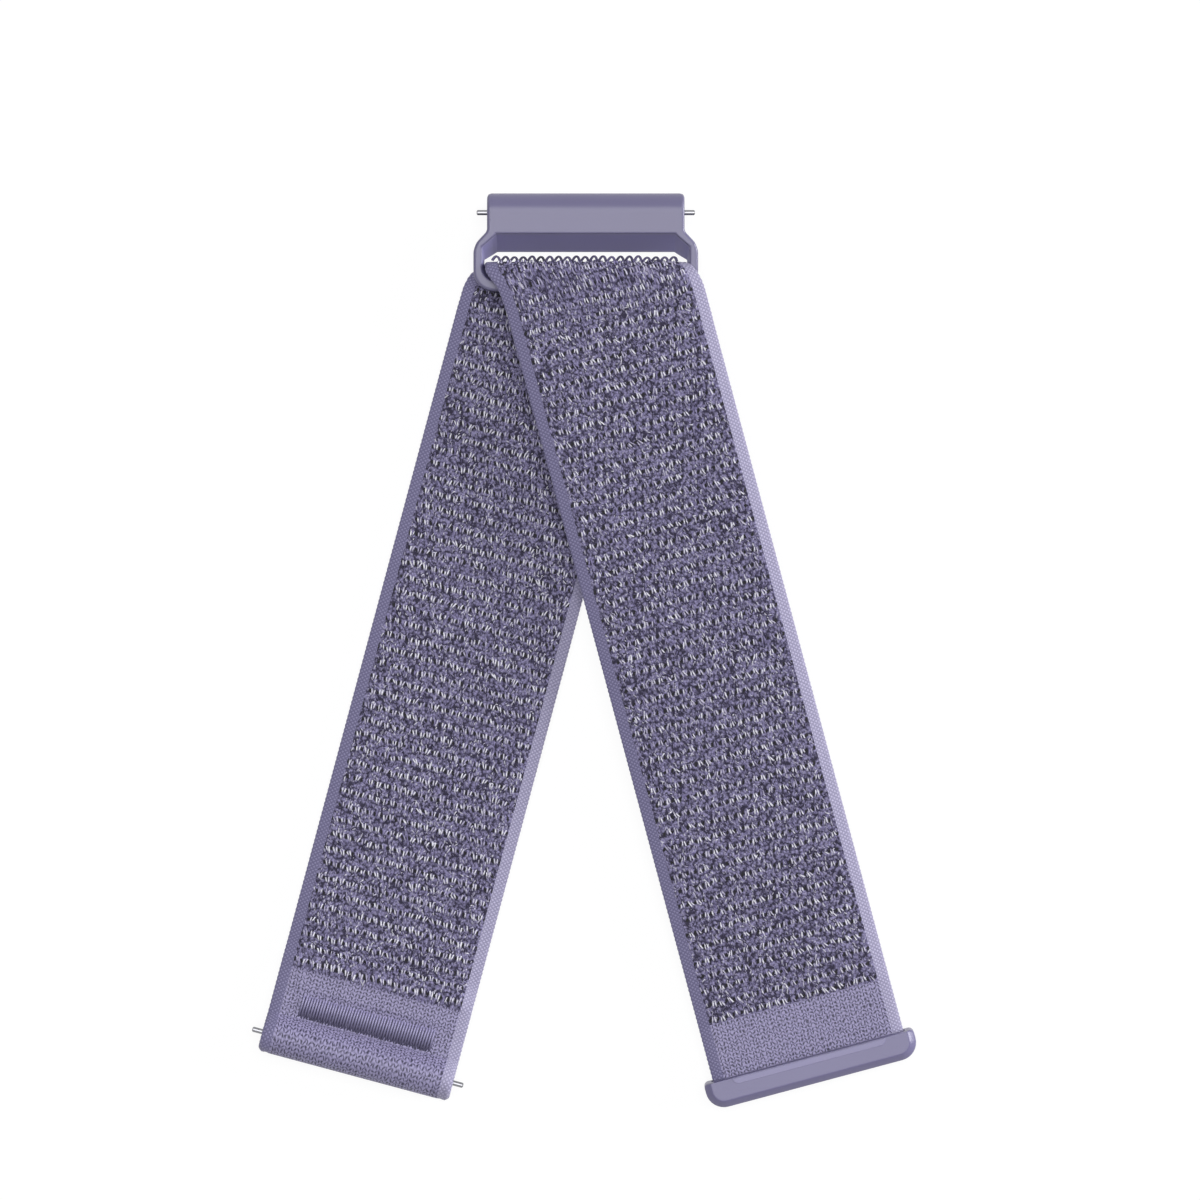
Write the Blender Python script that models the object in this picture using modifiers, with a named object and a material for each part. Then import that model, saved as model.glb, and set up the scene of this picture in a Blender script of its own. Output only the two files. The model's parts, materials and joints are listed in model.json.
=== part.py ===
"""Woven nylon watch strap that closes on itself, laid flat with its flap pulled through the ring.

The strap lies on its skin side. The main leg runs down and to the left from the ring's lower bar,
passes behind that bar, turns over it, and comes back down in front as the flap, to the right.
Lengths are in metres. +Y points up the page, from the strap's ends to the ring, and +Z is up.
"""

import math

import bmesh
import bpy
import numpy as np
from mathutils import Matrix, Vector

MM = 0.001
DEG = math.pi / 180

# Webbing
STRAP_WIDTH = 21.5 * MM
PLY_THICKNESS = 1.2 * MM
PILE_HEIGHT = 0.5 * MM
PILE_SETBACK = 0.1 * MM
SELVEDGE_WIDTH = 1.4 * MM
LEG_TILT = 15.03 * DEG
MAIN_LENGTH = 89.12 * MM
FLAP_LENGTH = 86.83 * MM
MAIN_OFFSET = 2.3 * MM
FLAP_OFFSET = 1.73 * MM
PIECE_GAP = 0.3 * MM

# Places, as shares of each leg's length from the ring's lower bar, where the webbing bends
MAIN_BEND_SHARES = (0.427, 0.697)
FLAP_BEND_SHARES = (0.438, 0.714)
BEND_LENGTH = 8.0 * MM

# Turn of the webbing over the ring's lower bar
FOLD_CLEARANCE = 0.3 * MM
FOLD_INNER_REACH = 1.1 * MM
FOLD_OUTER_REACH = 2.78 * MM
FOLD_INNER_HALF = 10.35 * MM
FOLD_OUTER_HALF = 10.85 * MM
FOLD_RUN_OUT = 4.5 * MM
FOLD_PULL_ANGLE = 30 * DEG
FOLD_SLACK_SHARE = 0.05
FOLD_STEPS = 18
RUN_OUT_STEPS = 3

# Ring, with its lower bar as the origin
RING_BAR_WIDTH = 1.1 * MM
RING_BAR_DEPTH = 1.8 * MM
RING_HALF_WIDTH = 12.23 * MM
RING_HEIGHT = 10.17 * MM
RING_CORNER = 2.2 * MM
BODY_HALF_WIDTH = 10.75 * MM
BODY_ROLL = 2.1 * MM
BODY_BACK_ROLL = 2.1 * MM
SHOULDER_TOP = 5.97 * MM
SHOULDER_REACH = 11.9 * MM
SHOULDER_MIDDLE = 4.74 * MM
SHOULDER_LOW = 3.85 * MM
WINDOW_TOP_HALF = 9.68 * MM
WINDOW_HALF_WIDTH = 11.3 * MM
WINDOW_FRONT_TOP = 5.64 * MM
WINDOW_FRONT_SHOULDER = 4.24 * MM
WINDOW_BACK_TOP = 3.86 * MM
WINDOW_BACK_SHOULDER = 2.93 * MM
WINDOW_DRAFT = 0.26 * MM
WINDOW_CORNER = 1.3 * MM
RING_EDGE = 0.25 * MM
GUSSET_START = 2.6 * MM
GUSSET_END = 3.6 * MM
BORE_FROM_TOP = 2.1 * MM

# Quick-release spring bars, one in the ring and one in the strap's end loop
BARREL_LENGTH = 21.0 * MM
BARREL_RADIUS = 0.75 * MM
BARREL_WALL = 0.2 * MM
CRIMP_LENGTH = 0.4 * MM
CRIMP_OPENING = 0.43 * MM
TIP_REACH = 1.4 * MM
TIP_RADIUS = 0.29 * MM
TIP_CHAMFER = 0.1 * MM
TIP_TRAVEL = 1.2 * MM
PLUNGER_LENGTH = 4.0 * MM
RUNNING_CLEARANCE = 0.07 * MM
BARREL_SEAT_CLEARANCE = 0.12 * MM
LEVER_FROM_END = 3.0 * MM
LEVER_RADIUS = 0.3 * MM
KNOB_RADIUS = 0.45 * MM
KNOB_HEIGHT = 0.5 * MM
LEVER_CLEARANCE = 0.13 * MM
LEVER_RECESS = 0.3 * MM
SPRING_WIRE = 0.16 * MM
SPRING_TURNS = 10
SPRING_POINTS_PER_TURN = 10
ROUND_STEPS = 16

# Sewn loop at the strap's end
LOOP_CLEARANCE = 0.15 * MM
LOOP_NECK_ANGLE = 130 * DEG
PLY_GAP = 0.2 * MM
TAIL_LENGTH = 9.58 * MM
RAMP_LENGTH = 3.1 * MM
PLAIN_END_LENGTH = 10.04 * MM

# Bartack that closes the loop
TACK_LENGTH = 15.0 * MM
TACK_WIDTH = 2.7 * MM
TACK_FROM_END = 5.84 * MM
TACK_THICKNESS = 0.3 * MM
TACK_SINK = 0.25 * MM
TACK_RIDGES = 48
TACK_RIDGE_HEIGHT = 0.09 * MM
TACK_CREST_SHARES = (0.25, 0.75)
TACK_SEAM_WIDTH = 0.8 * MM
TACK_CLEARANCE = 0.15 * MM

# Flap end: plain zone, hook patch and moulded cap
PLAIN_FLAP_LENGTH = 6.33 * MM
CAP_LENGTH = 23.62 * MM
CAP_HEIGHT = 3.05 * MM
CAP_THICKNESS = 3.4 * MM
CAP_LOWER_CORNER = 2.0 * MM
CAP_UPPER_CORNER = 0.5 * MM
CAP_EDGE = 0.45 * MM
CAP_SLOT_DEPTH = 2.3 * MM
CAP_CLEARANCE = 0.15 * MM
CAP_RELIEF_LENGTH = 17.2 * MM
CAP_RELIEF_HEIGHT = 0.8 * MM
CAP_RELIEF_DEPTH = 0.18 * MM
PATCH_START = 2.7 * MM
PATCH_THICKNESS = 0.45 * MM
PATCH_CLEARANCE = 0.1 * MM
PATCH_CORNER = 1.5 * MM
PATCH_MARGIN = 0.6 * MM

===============

**WHAT NEEDS TO BE DONE:** Please repeat word for word the lines above that run from the beginning through the line containing "BEND_LENGTH = 8.0 * MM", keeping both the first and that last line.

**COMPLETE ANSWER:**
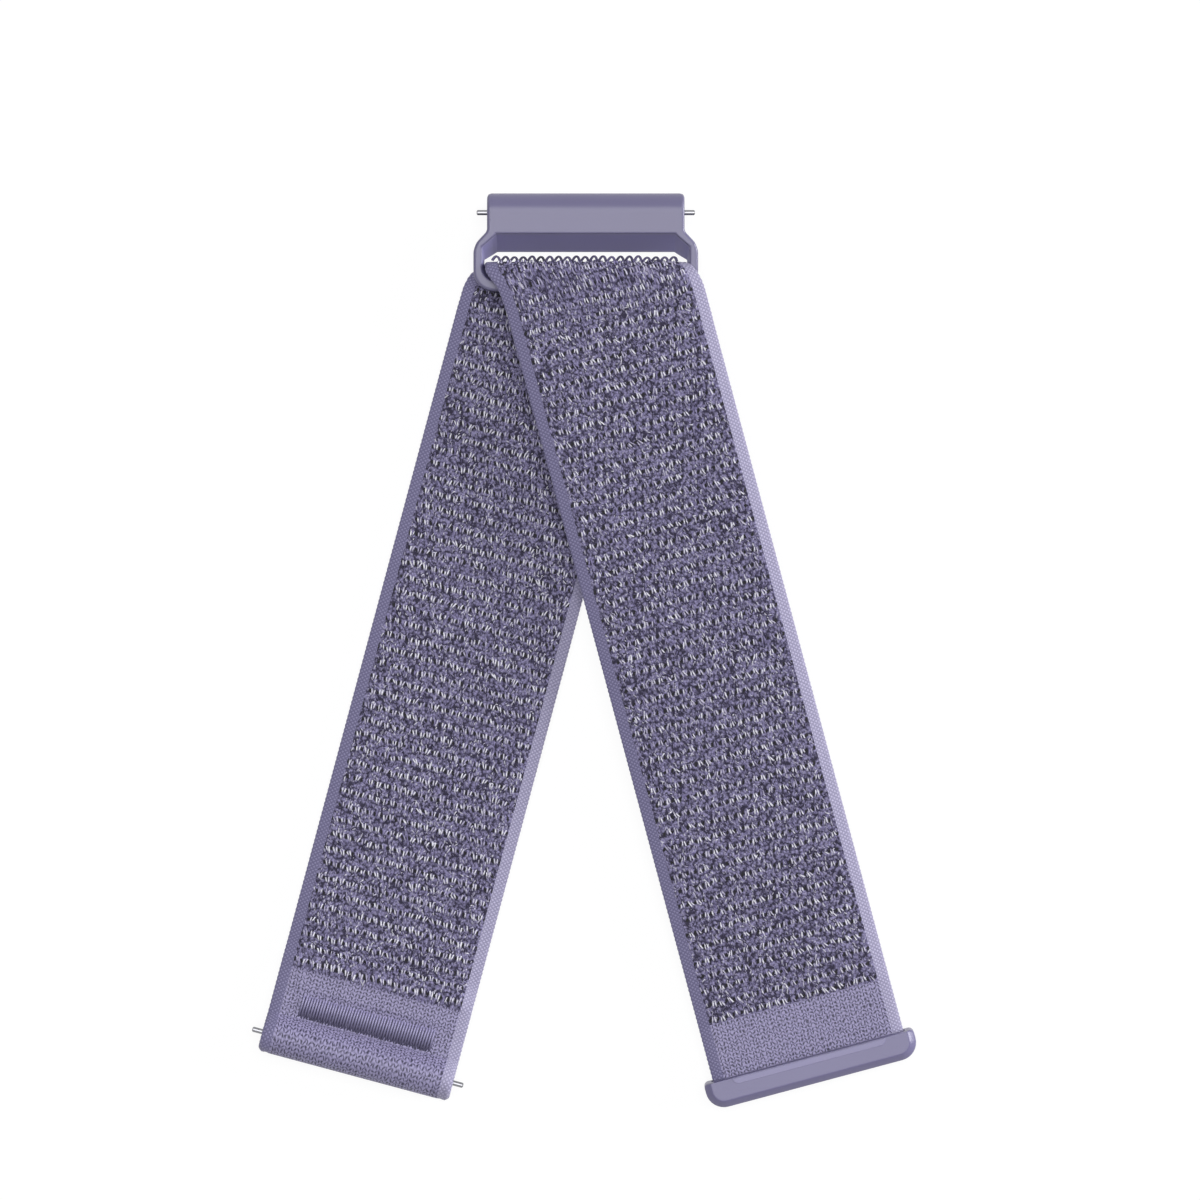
Write the Blender Python script that models the object in this picture using modifiers, with a named object and a material for each part. Then import that model, saved as model.glb, and set up the scene of this picture in a Blender script of its own. Output only the two files. The model's parts, materials and joints are listed in model.json.
=== part.py ===
"""Woven nylon watch strap that closes on itself, laid flat with its flap pulled through the ring.

The strap lies on its skin side. The main leg runs down and to the left from the ring's lower bar,
passes behind that bar, turns over it, and comes back down in front as the flap, to the right.
Lengths are in metres. +Y points up the page, from the strap's ends to the ring, and +Z is up.
"""

import math

import bmesh
import bpy
import numpy as np
from mathutils import Matrix, Vector

MM = 0.001
DEG = math.pi / 180

# Webbing
STRAP_WIDTH = 21.5 * MM
PLY_THICKNESS = 1.2 * MM
PILE_HEIGHT = 0.5 * MM
PILE_SETBACK = 0.1 * MM
SELVEDGE_WIDTH = 1.4 * MM
LEG_TILT = 15.03 * DEG
MAIN_LENGTH = 89.12 * MM
FLAP_LENGTH = 86.83 * MM
MAIN_OFFSET = 2.3 * MM
FLAP_OFFSET = 1.73 * MM
PIECE_GAP = 0.3 * MM

# Places, as shares of each leg's length from the ring's lower bar, where the webbing bends
MAIN_BEND_SHARES = (0.427, 0.697)
FLAP_BEND_SHARES = (0.438, 0.714)
BEND_LENGTH = 8.0 * MM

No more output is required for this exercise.